Guitarist Paul Wolinski is meticulously optimistic—unlike his music, which is breathlessly optimistic. "Every time we get to walk out on an arena stage is going to be amazing," he says via e-mail. "The fact that we have been able to slot in our own headline shows for the first time in the U.S. on the days off is incredibly exciting."

Still, you gotta wonder how the hell an experimental post-everything U.K. band gets to follow in the Goth-steps of And Also the Trees and the Cranes, warming up for an arena full of folks waiting to hear "Pictures of You." It helps that a certain pushing-50, Edward Scissorhands-like U.K. pop star is among their fan base.

"We were doing warm-up shows for our tour last summer, and out of the blue, Robert Smith came to the one in Brighton. He introduced himself backstage afterward and said that he'd really like us to play some shows with them," recounts Wolinski of meeting the Cure front man. "It was as unexpected as that. We of course know the Cure—they've existed since we've been aware of music and have done incredible things."

Wolinski and the rest of 65days have done amazing things themselves since forming seven years ago, combining pretty much the history of modern alt-whatever music in every release, sometimes within single songs, on three sprawling, literally awesome albums: 2004's The Fall of Math, 2005's One Time for All Time and 2006's The Destruction of Small Ideas.

65days outpace math rock's weird-for-weird's-sake indulgence by indulging metal's thump and churn in a very "dude" way (they all have beards and like their arrhythmia-inducing time changes), while still managing to invest it with femininely divine melodic vistas and programming flourishes that would put a lump in Ulrich Schnauss' throat—if it weren't so often being compared to Aphex Twin.
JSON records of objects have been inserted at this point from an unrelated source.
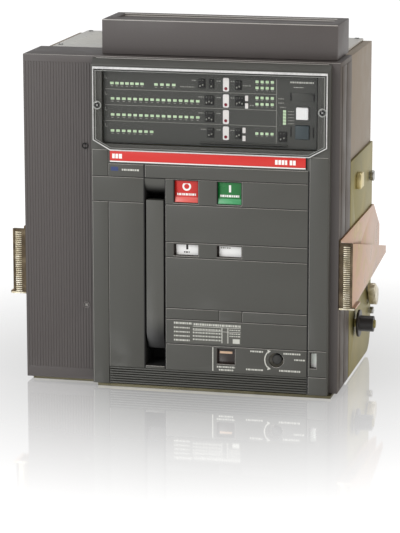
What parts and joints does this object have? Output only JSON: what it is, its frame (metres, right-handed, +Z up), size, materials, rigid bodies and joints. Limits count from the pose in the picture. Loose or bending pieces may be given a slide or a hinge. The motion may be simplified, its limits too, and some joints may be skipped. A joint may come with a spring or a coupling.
{
  "type": "air circuit breaker",
  "caption": "Withdrawable multi-pole air circuit breaker with charging lever, on and off buttons, trip unit behind a clear cover, racking screw and rear jaw terminals.",
  "frame": {"origin": "centre of the bounding box in X and Y, on the underside of the base plate", "axes": "+X to the operator's right, +Y towards the rear terminals, +Z up; the operator stands at -Y"},
  "size_m": [0.438, 0.3056, 0.444],
  "materials": {
    "cover_moulding": "fine matt texture",
    "casing_moulding": "fine matt texture, ribbed on the left",
    "dark_plastic": "satin",
    "clear_plastic": "clear polycarbonate",
    "red_plastic": "semi-gloss",
    "green_plastic": "semi-gloss",
    "white_plastic": "satin",
    "blue_grey_plastic": "satin",
    "insulating_resin": "moulded resin",
    "zinc_steel": "yellow passivated zinc",
    "steel": "machined",
    "copper": "copper, silver-plated at the contacts"
  },
  "bodies": {
    "breaker_body": {"base_plate": "zinc_steel", "side_plate_left": "zinc_steel", "side_plate_right": "zinc_steel", "support_bracket_left": "zinc_steel", "support_bracket_right": "zinc_steel", "bracket_bolt_left": "steel", "bracket_bolt_right": "steel", "front_casing": "casing_moulding", "casing_screw_upper": "dark_plastic", "casing_screw_lower": "dark_plastic", "front_cover": "cover_moulding", "lower_grille": "cover_moulding", "colour_strip": "red_plastic", "trip_unit": "dark_plastic", "rating_plug": "blue_grey_plastic", "trip_cover": "clear_plastic", "trip_cover_screw_left": "steel", "trip_cover_screw_right": "steel", "sliding_contact_block": "dark_plastic", "pole_case": "insulating_resin", "mechanism_frame": "zinc_steel", "closing_spring": "steel", "charging_motor": "dark_plastic", "opening_release": "dark_plastic", "closing_release": "dark_plastic", "auxiliary_contacts": "dark_plastic", "arc_chute_1": "white_plastic", "upper_terminal_1": "copper", "lower_terminal_1": "copper", "current_sensor_1": "dark_plastic", "arc_chute_2": "white_plastic", "upper_terminal_2": "copper", "lower_terminal_2": "copper", "current_sensor_2": "dark_plastic", "arc_chute_3": "white_plastic", "upper_terminal_3": "copper", "lower_terminal_3": "copper", "current_sensor_3": "dark_plastic", "arc_chute_4": "white_plastic", "upper_terminal_4": "copper", "lower_terminal_4": "copper", "current_sensor_4": "dark_plastic"},
    "charging_lever": {"charging_lever": "cover_moulding"},
    "charging_camshaft": {"charging_camshaft": "steel"},
    "spring_flag": {"spring_flag": "white_plastic"},
    "pole_shaft": {"pole_shaft": "steel", "contact_arm_1": "copper", "contact_arm_2": "copper", "contact_arm_3": "copper", "contact_arm_4": "copper"},
    "contact_flag": {"contact_flag": "white_plastic"},
    "off_button": {"off_button": "red_plastic"},
    "on_button": {"on_button": "green_plastic"},
    "test_button": {"test_button": "white_plastic"},
    "racking_lock": {"racking_lock": "white_plastic"},
    "racking_screw": {"racking_screw": "steel"},
    "racking_shaft": {"racking_shaft": "zinc_steel"},
    "racking_flag": {"racking_flag": "white_plastic"},
    "side_roller_left": {"side_roller_left": "dark_plastic"},
    "side_roller_right": {"side_roller_right": "dark_plastic"}
  },
  "joints": [
    {"name": "charging_lever_hinge", "type": "hinge", "parent": "breaker_body", "child": "charging_lever", "pos_m": [-0.0279, -0.1282, 0.056], "axis": [1, 0, 0], "range_deg": [0, 80], "stiffness_Nm_per_rad": 0.25},
    {"name": "camshaft_turn", "type": "hinge", "parent": "breaker_body", "child": "charging_camshaft", "pos_m": [0.005, -0.0812, 0.154], "axis": [1, 0, 0], "range_deg": [0, 180]},
    {"name": "spring_flag_slide", "type": "slide", "parent": "breaker_body", "child": "spring_flag", "axis": [0, 0, 1], "range_m": [0, 0.016]},
    {"name": "pole_shaft_turn", "type": "hinge", "parent": "breaker_body", "child": "pole_shaft", "pos_m": [0, -0.0182, 0.189], "axis": [1, 0, 0], "range_deg": [0, 24]},
    {"name": "contact_flag_slide", "type": "slide", "parent": "breaker_body", "child": "contact_flag", "axis": [0, 0, 1], "range_m": [0, 0.016]},
    {"name": "off_button_press", "type": "slide", "parent": "breaker_body", "child": "off_button", "axis": [0, 1, 0], "range_m": [0, 0.005], "stiffness_N_per_m": 600},
    {"name": "on_button_press", "type": "slide", "parent": "breaker_body", "child": "on_button", "axis": [0, 1, 0], "range_m": [0, 0.005], "stiffness_N_per_m": 600},
    {"name": "test_button_press", "type": "slide", "parent": "breaker_body", "child": "test_button", "axis": [0, 1, 0], "range_m": [0, 0.0015], "stiffness_N_per_m": 500},
    {"name": "racking_lock_press", "type": "slide", "parent": "breaker_body", "child": "racking_lock", "axis": [0, 1, 0], "range_m": [0, 0.004], "stiffness_N_per_m": 500},
    {"name": "racking_screw_turn", "type": "hinge", "parent": "breaker_body", "child": "racking_screw", "pos_m": [0.1211, -0.1442, 0.0445], "axis": [0, 1, 0], "range_deg": [0, 3600]},
    {"name": "racking_shaft_turn", "type": "hinge", "parent": "breaker_body", "child": "racking_shaft", "pos_m": [0, 0.0888, 0.076], "axis": [1, 0, 0], "range_deg": [0, 90]},
    {"name": "racking_flag_slide", "type": "slide", "parent": "breaker_body", "child": "racking_flag", "axis": [0, 0, 1], "range_m": [0, 0.017]},
    {"name": "side_roller_left_spin", "type": "hinge", "parent": "breaker_body", "child": "side_roller_left", "pos_m": [-0.197, -0.0152, 0.0634], "axis": [1, 0, 0], "continuous": true},
    {"name": "side_roller_right_spin", "type": "hinge", "parent": "breaker_body", "child": "side_roller_right", "pos_m": [0.197, -0.0152, 0.0634], "axis": [1, 0, 0], "continuous": true}
  ],
  "couplings": [
    {"joint": "contact_flag_slide", "follows": "pole_shaft_turn", "m_per_rad": 0.0358},
    {"joint": "spring_flag_slide", "follows": "camshaft_turn", "m_per_rad": 0.00477},
    {"joint": "racking_shaft_turn", "follows": "racking_screw_turn", "ratio": 0.025},
    {"joint": "racking_flag_slide", "follows": "racking_screw_turn", "m_per_rad": 0.000254}
  ]
}
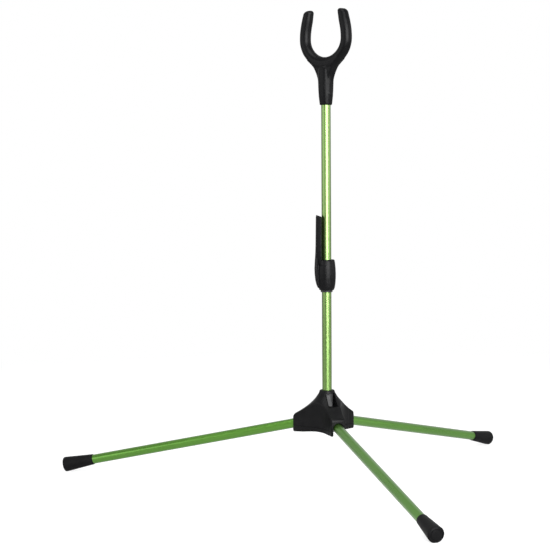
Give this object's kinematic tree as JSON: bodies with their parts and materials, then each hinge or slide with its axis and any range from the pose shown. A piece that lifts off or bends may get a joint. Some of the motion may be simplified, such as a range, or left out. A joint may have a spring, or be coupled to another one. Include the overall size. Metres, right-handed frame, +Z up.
{
  "type": "folding tripod bow stand",
  "caption": "Free-standing folding tripod stand: tube legs hinged in a moulded hub, a tube mast with a sliding, turning string clip, and a rubber covered fork on top.",
  "frame": {"origin": "centre of the footprint's bounding box, on the floor", "axes": "+Z up the mast, +Y towards the rear leg (square to the fork), +X across the fork's two prongs"},
  "size_m": [0.6192, 0.538, 0.594],
  "materials": {
    "black_plastic": "satin moulded",
    "dark_plastic": "satin moulded",
    "grey_plastic": "satin moulded",
    "green_tube": "anodised, satin",
    "rubber": "moulded, satin",
    "bare_aluminium": "turned",
    "steel": "zinc plated"
  },
  "bodies": {
    "frame": {"hub_body": "black_plastic", "hub_base": "black_plastic", "hub_screws": "steel", "leg_pins": "steel", "mast_socket": "grey_plastic", "mast_tube": "green_tube", "mast_plug": "bare_aluminium", "mast_washer": "steel", "mast_screw": "steel", "fork_core": "bare_aluminium", "fork_cover": "rubber"},
    "bush": {"clip_bush": "dark_plastic"},
    "clip": {"string_clip": "black_plastic"},
    "rear_leg": {"leg_root_rear": "bare_aluminium", "leg_tube_rear": "green_tube", "leg_foot_rear": "rubber"},
    "left_leg": {"leg_root_left": "bare_aluminium", "leg_tube_left": "green_tube", "leg_foot_left": "rubber"},
    "right_leg": {"leg_root_right": "bare_aluminium", "leg_tube_right": "green_tube", "leg_foot_right": "rubber"}
  },
  "joints": [
    {"name": "clip_slide", "type": "slide", "parent": "frame", "child": "bush", "axis": [0, 0, 1], "range_m": [-0.12, 0.13]},
    {"name": "clip_turn", "type": "hinge", "parent": "bush", "child": "clip", "pos_m": [0, -0.085, 0.26], "axis": [0, 0, 1], "continuous": true},
    {"name": "rear_leg_fold", "type": "hinge", "parent": "frame", "child": "rear_leg", "pos_m": [0, -0.061, 0.0771], "axis": [-1, 0, 0], "range_deg": [0, 78]},
    {"name": "left_leg_fold", "type": "hinge", "parent": "frame", "child": "left_leg", "pos_m": [-0.02079, -0.097, 0.0771], "axis": [0.5, -0.866, 0], "range_deg": [0, 78]},
    {"name": "right_leg_fold", "type": "hinge", "parent": "frame", "child": "right_leg", "pos_m": [0.02079, -0.097, 0.0771], "axis": [0.5, 0.866, 0], "range_deg": [0, 78]}
  ]
}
"We are just trying to make the music that we have in our heads happen out loud," Wolinski says humbly.

"The electronica element to 65 has always been as important as the guitar side to us; that's kinda the fundamental thinking behind starting the band—we couldn't work out why people weren't smashing these sounds together more often," he continues. "It was something we really wanted to hear, so we started doing it ourselves."

The Aphex Twin comparison is just lazy, Wolinski says, but he'll take it. "We're all fans of Aphex Twin [and] think it's a shame that he remains the benchmark that all electronic music is measured by, as if no one has appeared in the past 10 years to capture people's imagination or move the sound forward."

At least Wolinski and crew are doing their part. Their latest EP, The Distant and Mechanised Glow of Eastern European Dance Parties, takes its title track and offers a straight-up four-on-the-floor version more akin to Klaxons than their usual smiley-faced Fantomas approach, featuring a bullfight chant of 16 tracks of the instrumental band's vocals.

"I can safely say that no one in ?65daysofstatic is a secret Klaxons fan," Wolinski jokes. (Their tour van listening, he says, is Neil Young; inspiration is At the Drive In; and kindred spirits are Godspeed You! Black Emperor, Battles and Youthmovies.)

Still, what's with the jump from Cannibal Corpse to Crystal Castles?

"The new EP was a concerted effort to make something without strange time signatures that people could move to without having to count at the same time," he explains. "But this is just an ongoing effort to write pop music. We have never tried to write anything other than pop music. We don't want to be an experimental 'art' band, or a 'math-rock,' 'post-rock,' whatever kind of left-field band. We want our music to be as accessible as possible and to move as many people as possible. But we refuse to believe that you have to sound like Coldplay or the Killers to do this. You can be weird and noisy and confusing, but that doesn't have to alienate people. Isn't it weird and noisy and confusing in everyone's head? Isn't that a sound that's actually pretty universal?"

He and his band will find out this summer.